The bed length announced for all GMC Hummer EV models is about five feet or 1.5 meters. The wheelbase of the truck will be about 135.6 inches and a total length of 216.8 inches. However, the tailgate panel can be raised into a “load stop” position, that expands usable bed space to about six feet and ten inches, accommodating larger items. The cabin is both spacious and gorgeous with the dual-tone colour theme. The truck offers a panoramic glass roof for an amazing view, yet the four transparent removable roof panels make it optional to have a roof at all.
The Rivian is 217.1 inches long overall and has a 135.8 in wheelbase with a 4.5 foot-long bed. The R1T has a large trunk under the front hood, a big storage compartment behind the cab plus a lockable in-bed compartment. It also has 12 cubic feet of lockable storage. The truck’s expandable and collapsible crossbar system allows for mounting gear over the bed and cabin.
The Bollinger B2 has a 6-feet long bed, but the mid-gate can extend the bed to 8-feet with the tailgate closed. Inside, the hollowed-out interior can accommodate a 16-foot long piece of lumber as a pass-through with both front and rear closed. The cabin also features a fold-away rear wall, that opens it up and extends the 5-foot-9-inch cargo bed by more than two feet, giving the truck an edge in the bed length when stacked up against the conventional trucks. The B2 has removable body panels that include the doors, windows, roof panels, and windshield, has a good air-conditional system and also heated seats.
There are not many details released for the Ford F150 electric truck, so much can’t be speculated. It is expected that Ford would offer the F-150 Electric in various trims and with a number of cabs and bed length.
Cost of the Tesla Cybertruck
Now that the nitty gritties of the pick-up trucks are laid out, let’s talk money. If more than one of the trucks stood out for you, obviously you would want to get your money’s worth.
The base price for the Tesla Cybertruck stands at $39,900, that is the single motor variant, rear-wheel drive. The model with a 300-mile range, dual motor and all-wheel drive has a retail price of $49,900. The top-of-the-line Cybertruck, tri-motor all-wheel drive with a 500-mile range will retail for $69,900.
The Hummer will also offer several variants with a different price tag for each. The Hummer EV Edition 1 will go on sale next fall (2021) for a suggested price of $112,595. This version will include Crab Mode and Extract Mode. The year after, the Hummer EV3X, with a three-motor setup, will be available at a suggested price of $99,995. Following up, the Hummer EV2X is to be released in spring 2023, with Crab Mode, Extract Mode, at a suggested price of $89,995. Finally, the Hummer EV2 is expected to hit the market in spring 2024, with just two motors, at a suggested price of $79,995.

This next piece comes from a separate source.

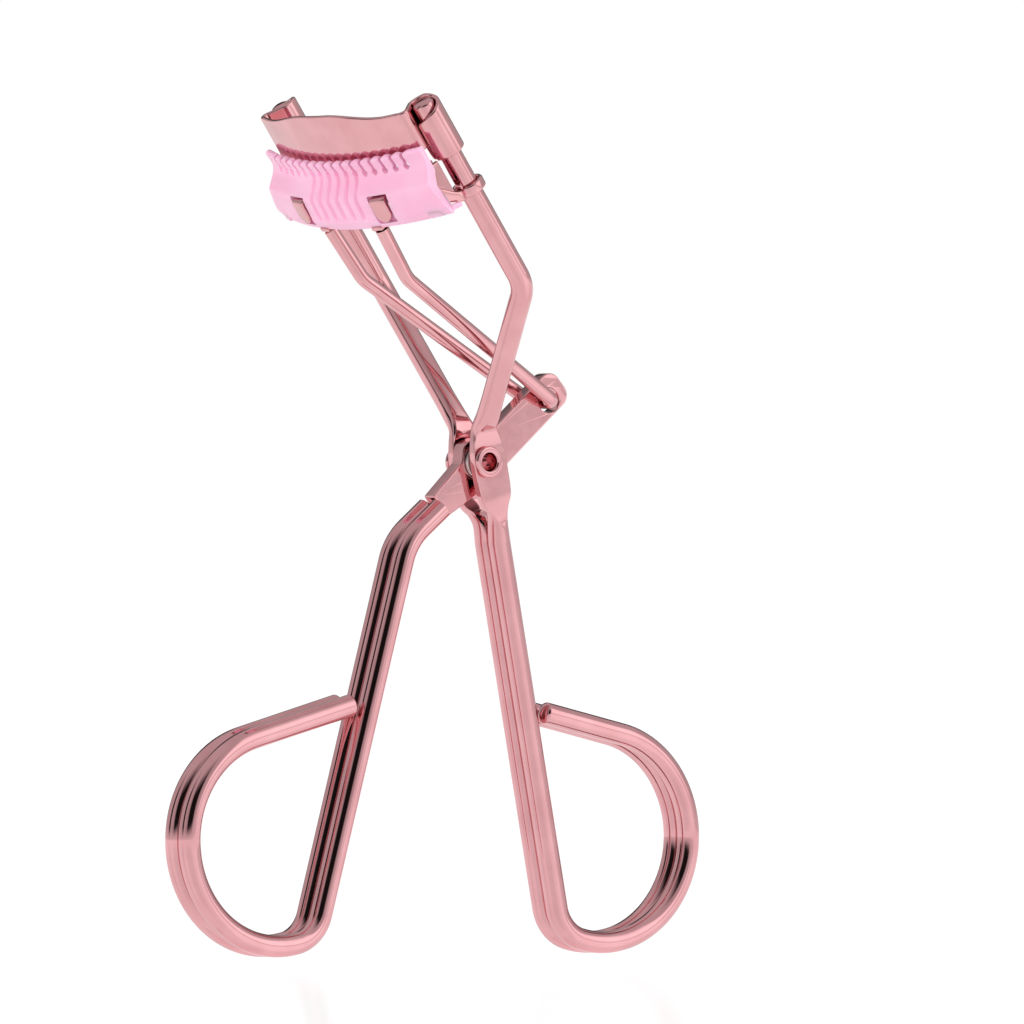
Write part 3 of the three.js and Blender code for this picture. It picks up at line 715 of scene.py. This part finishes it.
def tab(side):
    """A tongue that comes out of the tray's wall, through the comb, and bends down over it."""
    middle = TRAY_OUTER_RADIUS - TRAY_WALL / 2
    outside = TAB_OUTER_RADIUS - TRAY_WALL / 2
    top = TAB_TOP - TRAY_WALL / 2
    corners = [Vector(p) for p in ((middle, TRAY_OUTER_TOP - 0.5), (middle, top), (outside, top),
                                   (outside - 0.05, TAB_BOTTOM))]
    path = [corners[0], *rounded_corner(*corners[:3], 0.4, 0.3), *rounded_corner(*corners[1:], 0.45, 0.3)]
    path = spaced([*path, corners[3]], 0.18)
    angle = math.asin(side * TAB_AT / TAB_OUTER_RADIUS)
    sideways = Vector((math.cos(angle), -math.sin(angle)))
    outwards = Vector((math.sin(angle), math.cos(angle)))
    half = TRAY_WALL / 2
    rings = []
    last = len(path) - 1
    for i, point in enumerate(path):
        along = (path[min(i + 1, last)] - path[max(i - 1, 0)]).normalized()
        square = Vector((-along.y, along.x))
        to_tip = point.y - TAB_BOTTOM if i > last / 2 else 9
        reach = TAB_HALF_WIDTH
        if to_tip < TAB_HALF_WIDTH:
            reach = math.sqrt(max(TAB_HALF_WIDTH ** 2 - (TAB_HALF_WIDTH - to_tip) ** 2, 0.02))
        ring = []
        for u, v in section(reach, half, half * 0.85):
            flat = point + square * v
            where = Vector((0, JAW_CENTRE)) + sideways * u + outwards * flat.x
            ring.append(jaw_point(where.x, where.y, flat.y))
        rings.append(ring)
    return skin("tab", rings)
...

Rivian’s initial pricing for the R1T was $69,000 for the Launch Edition, however, after the announcement of the cheaper Tesla Cybertruck, the figure was revised. Rivian has now confirmed that the R1T will now be available for $67,500 for the base “Explore” version (2022) while the Launch Edition is going to start at $75,000.
The Bollinger B2 electric truck will retail for a cool $125,000. According to the Detroit-based company, buyers can reserve their truck with a refundable $1,000 deposit.

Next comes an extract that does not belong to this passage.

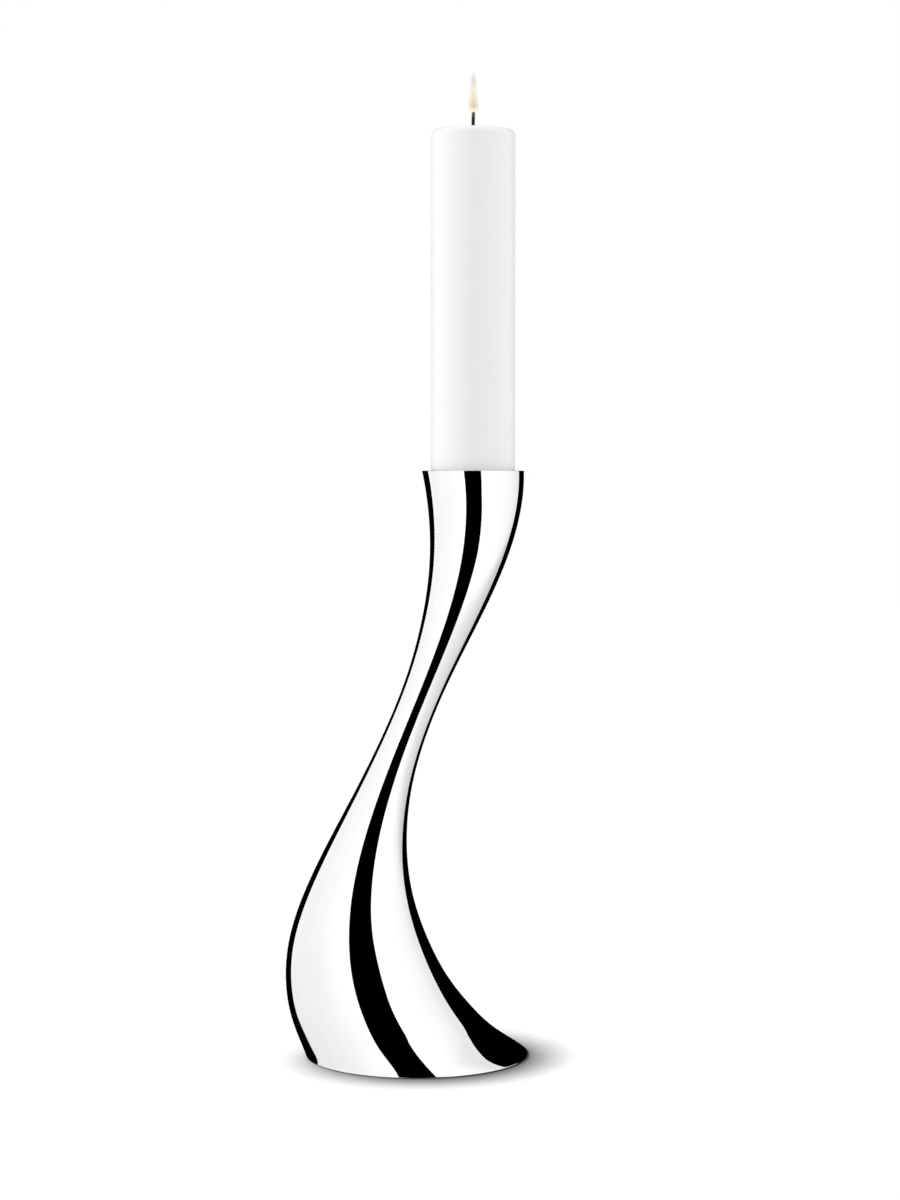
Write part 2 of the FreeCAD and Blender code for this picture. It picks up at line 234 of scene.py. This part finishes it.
# How grey each wall is: at its foot, and the heights between which that clears; at its top; at
# its rear edge; and how deep its clouds are. Then the heights between which the top's grey comes
# in, and the share of the rear edge's Y at which the rear's grey is full.
LEFT_GREY = {"low": 0.84, "clears": (-0.35, 0.32), "high": 0.82, "rear": 0.88, "cloud": 0.05}
RIGHT_GREY = {"low": 0.76, "clears": (0.07, 0.20), "high": 0.95, "rear": 0.77, "cloud": 0.04}
HIGH_COMES_IN = (0.5, 1.4)
REAR_FULL_AT = 0.6
WALL_GLOW = 1.16

# A number of matt bounces that lies between none and one.
BEFORE_MATT = 0.5


# ---- mesh helpers ----

def make_piece(name, points, faces, normals=None):
    """A smooth mesh object. Normals, one to a point, are for surfaces that mirror."""
    mesh = bpy.data.meshes.new(name)
    mesh.from_pydata([tuple(p) for p in points], [], [tuple(f) for f in faces])
    mesh.validate()
    mesh.shade_smooth()
    if normals is not None:
        mesh.normals_split_custom_set_from_vertices([tuple(n) for n in normals])
    piece = bpy.data.objects.new(name, mesh)
    bpy.context.scene.collection.objects.link(piece)
    return piece


def grid_faces(rows, columns, first=0, close_rows=False, close_columns=False):
    """Quads over a grid of points laid row by row."""
    faces = []
    for row in range(rows if close_rows else rows - 1):
        after = (row + 1) % rows
        for column in range(columns if close_columns else columns - 1):
            beside = (column + 1) % columns
            faces.append((
                first + row * columns + column,
                first + row * columns + beside,
                first + after * columns + beside,
                first + after * columns + column,
            ))
    return faces


def rounded(outline, rounds, steps=ROUND_STEPS):
    """An outline of (radius, height) points with arcs at the corners that rounds has sizes for."""
    points = []
    for index, corner in enumerate(outline):
        size = rounds.get(index, 0.0)
        if not size:
            points.append(corner)
            continue
        here = Vector(corner)
        back = (Vector(outline[index - 1]) - here).normalized()
        onward = (Vector(outline[(index + 1) % len(outline)]) - here).normalized()
        half = back.angle(onward) / 2
        centre = here + (back + onward).normalized() * size / math.sin(half)
        start = here + back * size / math.tan(half) - centre
        end = here + onward * size / math.tan(half) - centre
        for step in range(steps + 1):
            points.append(tuple(centre + start.slerp(end, step / steps) * size))
    return points


def split_long(outline, longest):
    """Adds points along the long straight runs of an outline."""
    points = []
    for here, there in zip(outline, outline[1:]):
        pieces = max(1, math.ceil(math.dist(here, there) / longest))
        for step in range(pieces):
            points.append(tuple(Vector(here).lerp(Vector(there), step / pieces)))
    points.append(outline[-1])
    return points


def lathe(name, outline, centre, crease=CREASE, shift=None):
    """Turns an outline from axis to axis, or a closed ring of points, about a vertical axis."""
    closed = outline[0][0] > 0
    rows = len(outline)
    points = []
    for radius, height in outline:
        for step in range(LATHE_STEPS):
            turn = math.tau * step / LATHE_STEPS
            reach = radius + (shift(turn, height) if shift and radius else 0.0)
            points.append((centre[0] + reach * math.cos(turn),
                           centre[1] + reach * math.sin(turn), height))
    faces = grid_faces(rows, LATHE_STEPS, close_rows=closed, close_columns=True)
    piece = make_piece(name, points, faces)
    tidy_mesh(piece.data, crease)
    return piece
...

The electric Ford F-150 is expected to cost about $55,000, but Ford hasn’t released a confirmed price tag as of yet.
The details on the Tesla Cybertruck infotainment system are to be released, but from the teasers, we know that the interior will have a big 17-inch touchscreen that is horizontally mounted in the centre of the dashboard, expected for navigation and climate control.
Hummer on the other hand has it all laid out. With collaboration with Unreal gaming engine, GMC’s major support for their infotainment system along with specialized graphics, the truck offers various drive modes and several apps for specific tasks. The truck’s Energy Assist system displays energy consumption, charging updates and battery temperature conditioning information. Then there are the GMC trailering apps that let you set trailer profiles, lighting tests, and towing checklists. A suite of off-road widgets lets you display the truck’s various four-wheel drive, suspension, ride height, and electronic locking differential settings.
The Hummer EV will come equipped with a camera system that GMC calls UltraVision. The set of cameras would work as additional eyes on the truck itself to help you place your wheels in the right spots off-road and maneuver in tight spaces on-road. These fancy cameras come with their own lens washers, under the vehicle.
The infotainment interface in the Rivian R1T displays expandable tiles for individual features with the main options (navigation, media, climate controls, etc) available at all times at the bottom of the display. The options slide out of the side of tiles as opposed to menus popping out. Rivian hasn’t unveiled much about other infotainment features, but Apple CarPlay, Android Auto, and an onboard Wi-Fi hotspot are the expected standard features.
The Bollinger B2 does not have an impressive list to compete fairly in this field, with a standard Bluetooth, the B2 offers six 110-volt outlets and an unspecified audio system at best.
The F-150 Electric from Ford is estimated to have a starting price of $70,000 with loaded models going into the six-figure range.